The Columbus Dispatch’s Darrel Rowland interviewed seven different women at a Donald Trump rally in Cincinnati, to get their take on his comments about women. The first woman stated, “Guys talk, whether they are good guys or bad guys.” Another woman said she didn’t really care about the comments Trump made and stated, “I’m voting on policies. I want to keep my grandson safe. And I want to keep the immigrants out. And I don’t want my taxes to go up.” Rowland shows that most of the women supported Trump and didn’t take his words to heart. One woman said, “I think from the beginning, everybody knew that he said what was on his mind. And he had a past and he hadn’t ever been a politician before. There’s plenty of politicians who’ve done worse,” which seems to sum up what most of the other woman believed as well.
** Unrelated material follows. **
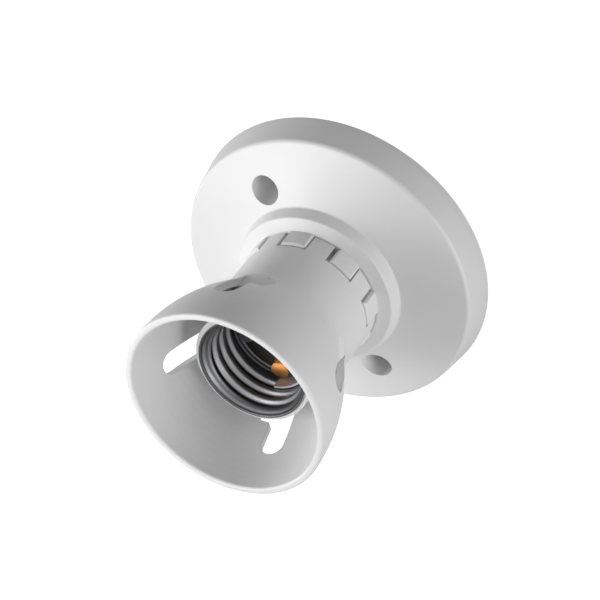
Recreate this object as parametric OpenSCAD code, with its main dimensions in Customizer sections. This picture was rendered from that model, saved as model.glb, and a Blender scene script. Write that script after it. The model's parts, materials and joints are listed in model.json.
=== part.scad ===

The Republican Party, and Trump may not have as much to say on the issue of women’s rights as the Democratic Party Platform and Clinton, but maybe that’s just the sign that it really hasn’t caught their attention. The Libertarian Party has nothing in their platform about women’s rights.  It is not to say that the Republican and Libertarian Parties don’t care about women and women’s rights. For women to take more action and speak up—could make it so those parties do acknowledge a solution in their platforms for the next election.

The Green Party’s platform mirrors the Democratic Party’s approach to women’s rights. The Green and Democratic Parties support ratification of the Equal Rights Amendment, and want full equality for women.